In a special one-hour program made by the producers of 60 Minutes, reporter Sarah Abo pieces together the events that conspired to cause this modern-day tragedy.

In exclusive interviews with Gabby’s heartbroken parents, specialist detectives, forensic experts and eyewitnesses, Abo also investigates the circumstances surrounding the most difficult question: Could Gabby Petito’s life have been saved?

Reporter: Sarah Abo
Producer: Amelia Ballinger

9:10pm Sunday on Nine.

3 Responses

  1. A while ago I kept seeing all these stories about Gabby Petito in Australian newspapers and I wondered to myself, why is this such big news. Being an older male, maybe I thought she was someone famous and that is why it is such big news. No, she was just one of just under 20,000 persons murdered each year in America. She had some small level of “insta” fame, but the amount of time and news devoted to one person’s death, not even in this country, is out of all sorts of proportions. Sadly this is just another attempt by TV and News organisations in trying to wrestle some eyeballs back away from social media. To paraphrase “The Wire” – TV and Newspapers are dead – they just don’t know it yet!

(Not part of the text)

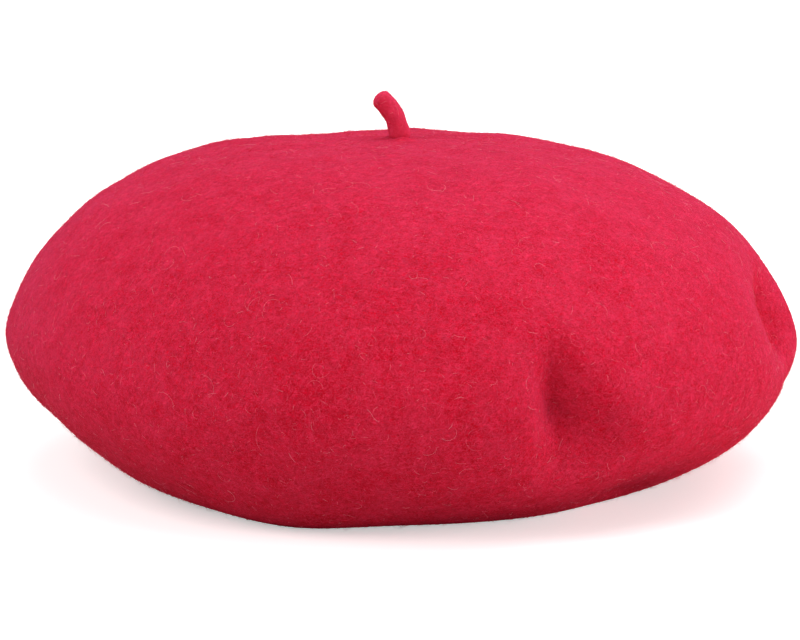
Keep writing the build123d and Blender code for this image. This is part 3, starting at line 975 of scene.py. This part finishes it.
def band_section(folded):
    """The leather's outline as (r, z), with the fold or, in the notch, without it."""
    inner = FOLD_RADIUS - LEATHER_THICKNESS
    foot_z = BAND_BOTTOM + EDGE_ROUND
    wall = [(OPENING, z) for z in np.linspace(foot_z, FOLD_HEIGHT, 14)[:-1]]
    back = [(OPENING + LEATHER_THICKNESS, z) for z in np.linspace(FOLD_HEIGHT, foot_z, 14)[1:]]
    foot = [(OPENING + 0.95 * MM, BAND_BOTTOM), (OPENING + 0.25 * MM, BAND_BOTTOM)]
    if folded:
        out_r, in_r = FOLD_CENTRE + FOLD_RADIUS, FOLD_CENTRE + inner
        leg = [(out_r, FOLD_BOTTOM + EDGE_ROUND), (out_r - EDGE_ROUND, FOLD_BOTTOM),
               (in_r + EDGE_ROUND, FOLD_BOTTOM), (in_r, FOLD_BOTTOM + EDGE_ROUND)]
        top = fold_arc(FOLD_RADIUS, 180, 0, 16) + leg + fold_arc(inner, 0, 180, 12)
    else:
        top = fold_arc(FOLD_RADIUS, 180, 130, 5) + fold_arc(inner, 150, 180, 3)
    return np.array(wall + top + back + foot)


def band_part(section, start_deg, end_deg, columns):
    """Sweeps a section from one azimuth to another, waving a little, and closes its ends."""
    azimuth = np.radians(np.linspace(start_deg, end_deg, columns))[:, None]
    height = np.clip((section[:, 1] - BAND_BOTTOM) / (BAND_TOP - BAND_BOTTOM), 0, 1)[None, :]
    wave = BAND_WAVE * height
    r = section[None, :, 0] + wave * (np.sin(7 * azimuth + 0.4) + 0.6 * np.sin(16 * azimuth + 2))
    z = section[None, :, 1] + 0.6 * wave * np.sin(11 * azimuth + 1)
    around = len(section)
    faces = grid_faces(columns, around, flip=True)
    faces += [tuple(range(around))[::-1], tuple(range(around * (columns - 1), around * columns))]
    return new_object("band_part", points_at(r, azimuth, z).reshape(-1, 3), faces, LEATHER)


def joined(name, parts):
    """Several objects' meshes in one object."""
    points, faces, start = [], [], 0
    for part in parts:
        points += [tuple(v.co) for v in part.data.vertices]
        faces += [tuple(start + v for v in polygon.vertices) for polygon in part.data.polygons]
        start += len(part.data.vertices)
    material = parts[0].data.materials[0]
    for part in parts:
        bpy.data.objects.remove(part)
    return new_object(name, points, faces, material)


def sweatband():
    """The folded band, and the plain wall on both sides of the join where the cord comes out."""
    folded, plain = band_section(True), band_section(False)
    parts = [
        band_part(folded, 180 + NOTCH_DEG, 540 - NOTCH_DEG, 420),
        band_part(plain, 180 + JOIN_DEG, 180 + NOTCH_DEG, 8),
        band_part(plain, 180 - NOTCH_DEG, 180 - JOIN_DEG, 8),
    ]
    soft(joined("sweatband_leather", parts), "sweatband", flattens=False)


JOIN_ROWS = 9
JOIN_SLOPE = 0.35
HEM_LOOPS = 144
HEM_THREAD = 0.26 * MM


def join_thread():
    """A zigzag of thread over the sweatband's join."""
    heights = np.linspace(BAND_BOTTOM + 1.5 * MM, FOLD_HEIGHT - 1.5 * MM, JOIN_ROWS)
    centres = [(0, OPENING - 0.05 * MM, z) for z in heights]
    along = [Vector((1, 0, JOIN_SLOPE if i % 2 else -JOIN_SLOPE)).normalized() for i in range(JOIN_ROWS)]
    out = [(0, 1, 0)] * JOIN_ROWS
    piece = stitches("join_thread", centres, along, out, 4.2 * MM, 0.28 * MM, DARK_THREAD)
    soft(piece, "band_join_stitches", flattens=False)


def hem_thread():
    """Loops of thread that whip the sweatband's foot to the felt."""
    loop_radius, loop_height = 1.35 * MM, 1.75 * MM
    advance = 0.8 * MM
    middle = (OPENING + LEATHER_THICKNESS + HEM_RADIUS) / 2
    turn = np.linspace(0, 2 * math.pi, 14, endpoint=False)[:, None]
    up = np.array([0, 0, 1])
    loops = []
    for a in np.linspace(0, 2 * math.pi, HEM_LOOPS, endpoint=False):
        out = np.array([math.sin(a), -math.cos(a), 0])
        side = np.array([math.cos(a), math.sin(a), 0])
        path = out * (middle + loop_radius * np.cos(turn)) + side * (advance * np.sin(turn / 2) ** 2)
        path = path + up * (loop_height + loop_radius * np.sin(turn))
        loops.append(tube("loop", path, lambda share, angle: HEM_THREAD, DARK_THREAD, 6, side, closed=True))
    soft(joined("hem_thread", loops), "hem_stitches", flattens=False)


sweatband()
join_thread()
hem_thread()


# ---- cord and bow

CORD_RADIUS = 0.95 * MM
CORD_TURNS = 150
BOW_STRAND = 0.85 * CORD_RADIUS
BOW_CENTRE = np.array([0, FOLD_CENTRE, 25.4 * MM])


def cord():
    """The cord round the fold, with its two ends rising to the bow."""
    exit_deg = math.degrees(math.asin(5 * MM / FOLD_CENTRE))
    azimuth = np.radians(np.linspace(180 + exit_deg, 540 - exit_deg, 300))
    ring = points_at(FOLD_CENTRE, azimuth, FOLD_HEIGHT)
    rise = [(-1.6 * MM, FOLD_CENTRE, cord_high[2]), (-1.9 * MM, FOLD_CENTRE, FOLD_HEIGHT + 1.6 * MM)]
    fall = [(-x, y, z) for x, y, z in rise[::-1]]
    path = smooth_path(rise + list(ring) + fall, 1500)
    lay = lambda share, angle: rope(share, angle, CORD_RADIUS, CORD_TURNS)
    piece = tube("drawcord_rope", path, lay, CORD, sides=10, reference=(0, 0, 1))
    soft(piece, "drawcord", flattens=False)


def bow_strand(points, turns):
    """One strand of the bow, through points in millimetres from its middle."""
    path = smooth_path(BOW_CENTRE + np.array(points) * MM, 90)
    lay = lambda share, angle: rope(share, angle, BOW_STRAND, turns) * round_ends(share, 0.03, 0.03)
    return tube("strand", path, lay, CORD, 12)


def bow():
    """A knot with two loops and two tails, in the plane of the band's back."""
    parts = []
    for side in (-1, 1):
        loop = [(0, 0, 1.2), (4 * side, -0.3, 2.9), (8.6 * side, -0.4, 3.0), (10.6 * side, 0, 1.6),
                (8.4 * side, 0.4, 0.2), (4 * side, 0.5, -0.1), (0, 0.3, -0.2)]
        tail = [(0, 0, -0.6), (3 * side, -0.2, -1.9), (7.5 * side, -0.1, -2.3), (11.8 * side, 0.1, -2.3)]
        parts += [bow_strand(loop, 7), bow_strand(tail, 4)]
    turn = np.linspace(0, 2 * math.pi, 40, endpoint=False)
    lay = lambda share, angle: rope(share, angle, BOW_STRAND, 3)
    for lean in (0.5, -0.5):
        wrap = np.stack([lean * np.cos(turn), 1.1 * np.cos(turn), 1.15 * np.sin(turn)], axis=1)
        parts.append(tube("wrap", BOW_CENTRE + wrap * MM, lay, CORD, 12, (1, 0, 0), closed=True))
    soft(joined("drawcord_bow_rope", parts), "drawcord_bow", body="bow", flattens=False)


cord()
bow()


# ---- labels: blank woven tape

LABEL_RADIUS = math.hypot(*joints["size_label_flip"]["pos_m"][:2])
LABEL_THICKNESS = 0.45 * MM
TAB_COLUMNS, TAB_ROWS = 28, 14
TIP_LABEL_COLUMNS = 47


def closed_sheet(name, front, back, material):
    """A sheet with thickness. Seen from in front, its rows go up and its columns to the right."""
    rows, columns = front.shape[:2]
    half = rows * columns
    faces = grid_faces(rows, columns, wrap_columns=False, flip=True)
    faces += grid_faces(rows, columns, wrap_columns=False, start=half)
    border = list(range(columns)) + [columns * r + columns - 1 for r in range(1, rows)]
    border += [half - 1 - c for c in range(1, columns)] + [columns * r for r in range(rows - 2, 0, -1)]
    for a, b in zip(border, border[1:] + border[:1]):
        faces.append((a, a + half, b + half, b))
    points = np.concatenate([front.reshape(-1, 3), back.reshape(-1, 3)])
    return new_object(name, points, faces, material)


def tape_tab(kind, width):
    """A label tab that stands on the band's fold and curves with it, with its top edge turned down."""
    spot = joints[f"{kind}_label_flip"]["pos_m"]
    middle = math.atan2(spot[0], -spot[1])
    low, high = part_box(f"{kind}_label")
    across = np.linspace(-width / 2, width / 2, TAB_COLUMNS)[None, :] / LABEL_RADIUS
    up = np.linspace(low[2], high[2], TAB_ROWS)[:, None]
    share = (up - low[2]) / (high[2] - low[2])
    bow_out = 0.25 * MM * np.sin(math.pi * share) + 0.15 * MM * np.sin(5 * across * LABEL_RADIUS / width + 1)
    hem_fold = 0.12 * MM * smooth_step((share - 0.82) / 0.04)
    half_thick = LABEL_THICKNESS / 2 + hem_fold
    faces = [points_at(LABEL_RADIUS + bow_out + sign * half_thick, middle + across, up) for sign in (1, -1)]
    piece = closed_sheet(f"{kind}_label_tape", *faces, TAPE)
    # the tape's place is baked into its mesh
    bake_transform(piece)
    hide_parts(f"{kind}_label")
    dress_node(f"{kind}_label_stitches", DARK_THREAD)


def tip_label_face(x, y):
    """Height of the tip label's upper face: it hangs from the lining and follows the crown's fall."""
    fall = 2.2 * MM * (np.hypot(x, y) / (40 * MM)) ** 2.6
    ripple = 0.15 * MM * np.sin(x / (7 * MM)) * np.cos(y / (6 * MM))
    return tip_surface[0, 0, 2] - 0.55 * MM - fall + ripple

def tip_label():
    """A blank label sewn flat under the lining's tip, with a hemmed and stitched edge."""
    half_x, half_y = tip_label_high[0], tip_label_high[1]
    share = np.linspace(-1, 1, TIP_LABEL_COLUMNS)
    x, y = np.meshgrid(share * half_x, share * half_y)
    top = tip_label_face(x, y)
    hem = np.maximum(np.abs(x) / half_x, np.abs(y) / half_y) > 0.9
    bottom = top - LABEL_THICKNESS * (1 + 0.4 * hem)
    piece = closed_sheet("tip_label_tape", np.stack([x, y, top], -1), np.stack([x, y, bottom], -1), TAPE)
    soft(piece, "tip_label")

    edge_x, edge_y = half_x - 2 * MM, half_y - 2 * MM
    run_x = np.linspace(-edge_x, edge_x, 16)[:-1] + 1.3 * MM
    run_y = np.linspace(-edge_y, edge_y, 10)[:-1] + 1.3 * MM
    spots = [(x, side * edge_y, (1, 0, 0)) for side in (-1, 1) for x in run_x]
    spots += [(side * edge_x, y, (0, 1, 0)) for side in (-1, 1) for y in run_y]
    centres = [(x, y, tip_label_face(x, y) - 1.05 * LABEL_THICKNESS) for x, y, _ in spots]
    ways = [way for _, _, way in spots]
    up = [(0, 0, 1)] * len(ways)
    piece = stitches("tip_label_thread", centres, ways, up, 1.8 * MM, 0.22 * MM, DARK_THREAD)
    soft(piece, "tip_label_stitches")


tape_tab("size", 14 * MM)
tape_tab("care", 18 * MM)
tip_label()


# ---- stage: pale floor, soft light and the camera


def stage_material():
    """Matt white paper that looks evenly lit, and throws little light back up at the beret."""
    material, tree = new_material("studio_floor")
    cloud = noise(tree, 0.4, detail=2)
    camera_ray = node(tree, "LightPath").outputs["Is Camera Ray"]
    seen = mix_colour(tree, cloud, (0.84, 0.84, 0.84), (0.88, 0.88, 0.88))
    away = node(tree, "VectorMath", {0: place(tree)}, operation="LENGTH").outputs["Value"]
    glow = times(tree, camera_ray, spread_out(tree, away, 0.15, 0.7, 0.5, 1.0))
    return with_surface(material, {
        "Base Color": mix_colour(tree, camera_ray, (0.75, 0.75, 0.75), seen),
        "Roughness": 0.9,
        "Specular IOR Level": 0.05,
        "Emission Color": (1, 1, 1, 1),
        "Emission Strength": glow,
    })


def add_floor():
    """A wide plain floor under the beret."""
    half = 6.0
    corners = [(-half, -half, 0), (half, -half, 0), (half, half, 0), (-half, half, 0)]
    new_object("studio_floor", corners, [(0, 1, 2, 3)], stage_material())


def add_softbox(name, spot, size, power):
    """A square area light that faces the beret."""
    light = bpy.data.lights.new(name, "AREA")
    light.size = size
    light.energy = power
    lamp = shown(name, light)
    lamp.location = spot
    lamp.rotation_euler = (Vector((0, 0, APEX / 2)) - Vector(spot)).to_track_quat("-Z", "Y").to_euler()


def add_world():
    """White surroundings, which look brighter than the light they shed."""
    world = bpy.data.worlds.new("studio")
    bpy.context.scene.world = world
    world.use_nodes = True
    tree = world.node_tree
    tree.nodes.clear()
    seen = node(tree, "Background", {"Color": (1, 1, 1, 1), "Strength": 1.0})
    shed = node(tree, "Background", {"Color": (1, 1, 1, 1), "Strength": 0.32})
    camera_ray = node(tree, "LightPath").outputs["Is Camera Ray"]
    mixed = node(tree, "MixShader", {0: camera_ray, 1: shed.outputs[0], 2: seen.outputs[0]})
    node(tree, "OutputWorld", {"Surface": mixed.outputs[0]})


CAMERA_DISTANCE = 1.0
CAMERA_ELEVATION = math.radians(10.5)
SEEN_WIDTH = 288.6 * MM
SENSOR_WIDTH = 36


def add_camera():
    """A long lens, a little above the rim, as a catalogue picture is taken."""
    camera = bpy.data.cameras.new("camera")
    camera.sensor_width = SENSOR_WIDTH
    camera.lens = SENSOR_WIDTH * CAMERA_DISTANCE / SEEN_WIDTH
    camera.shift_y = 0.0125
    holder = shown("camera", camera)
    back = Vector((0, -math.cos(CAMERA_ELEVATION), math.sin(CAMERA_ELEVATION)))
    holder.location = Vector((0, 0, RIM_HEIGHT)) + back * CAMERA_DISTANCE
    holder.rotation_euler = (-back).to_track_quat("-Z", "Y").to_euler()
    bpy.context.scene.camera = holder


add_floor()
add_world()
add_softbox("left", (-0.92, -0.70, 0.98), 0.8, 11.8)
add_softbox("top", (0.1, 0.0, 1.4), 1.2, 8.8)
add_softbox("right_back", (0.8, 0.4, 1.1), 0.9, 5.4)
add_softbox("right_low", (1.2, -0.35, 0.2), 0.7, 11.6)
add_camera()
bpy.context.scene.view_settings.view_transform = "Standard"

    1. There are various factors in why this murder has received more coverage in the United States of America than others, and more often than not, it has to do with race and what the late American newsreader Gwen Ifill called “Missing White Woman Syndrome” and yet there was almost no coverage anywhere of Lauren Cho (Asian-American woman who disappeared on 28 June and whose remains was found on 9 October) as well as Jelani Day and Daniel Robinson (both African-American males, the body of the former was found on 4 September and was identified on 23 September) who disappeared at the same time as Gabby Petito.

      And it could be argued that this “Missing White Woman Syndrome” happens here in Australia as well, especially recently a kid was found and yet several others are still missing (there was a case here in Victoria of a girl who went missing) and has received almost no coverage.